===== Information shown =====

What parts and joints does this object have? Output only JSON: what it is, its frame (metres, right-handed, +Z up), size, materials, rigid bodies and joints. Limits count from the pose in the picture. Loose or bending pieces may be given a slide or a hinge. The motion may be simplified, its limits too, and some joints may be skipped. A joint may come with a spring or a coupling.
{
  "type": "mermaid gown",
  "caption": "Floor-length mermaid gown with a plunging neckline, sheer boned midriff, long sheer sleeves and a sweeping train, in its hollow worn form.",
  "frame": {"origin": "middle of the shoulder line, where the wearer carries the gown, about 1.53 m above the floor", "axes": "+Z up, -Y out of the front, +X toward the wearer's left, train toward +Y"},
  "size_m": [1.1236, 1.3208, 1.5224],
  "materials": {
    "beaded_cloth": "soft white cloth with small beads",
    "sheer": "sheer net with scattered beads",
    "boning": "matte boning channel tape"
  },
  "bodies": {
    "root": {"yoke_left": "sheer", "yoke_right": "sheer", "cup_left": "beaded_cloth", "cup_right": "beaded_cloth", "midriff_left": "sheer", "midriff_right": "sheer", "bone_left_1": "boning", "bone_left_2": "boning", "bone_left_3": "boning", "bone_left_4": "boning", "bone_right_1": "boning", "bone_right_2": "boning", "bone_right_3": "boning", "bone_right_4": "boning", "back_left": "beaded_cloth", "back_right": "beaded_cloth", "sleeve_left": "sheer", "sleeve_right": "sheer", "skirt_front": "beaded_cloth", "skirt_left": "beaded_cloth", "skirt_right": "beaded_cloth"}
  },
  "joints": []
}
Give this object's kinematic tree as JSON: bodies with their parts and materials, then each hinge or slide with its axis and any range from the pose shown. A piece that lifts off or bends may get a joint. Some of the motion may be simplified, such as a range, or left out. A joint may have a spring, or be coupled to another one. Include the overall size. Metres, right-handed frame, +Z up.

=====

*Short exercise*
For each line in the data above that contains the string "pose", extract the line.

*Written response*
What parts and joints does this object have? Output only JSON: what it is, its frame (metres, right-handed, +Z up), size, materials, rigid bodies and joints. Limits count from the pose in the picture. Loose or bending pieces may be given a slide or a hinge. The motion may be simplified, its limits too, and some joints may be skipped. A joint may come with a spring or a coupling.
Give this object's kinematic tree as JSON: bodies with their parts and materials, then each hinge or slide with its axis and any range from the pose shown. A piece that lifts off or bends may get a joint. Some of the motion may be simplified, such as a range, or left out. A joint may have a spring, or be coupled to another one. Include the overall size. Metres, right-handed frame, +Z up.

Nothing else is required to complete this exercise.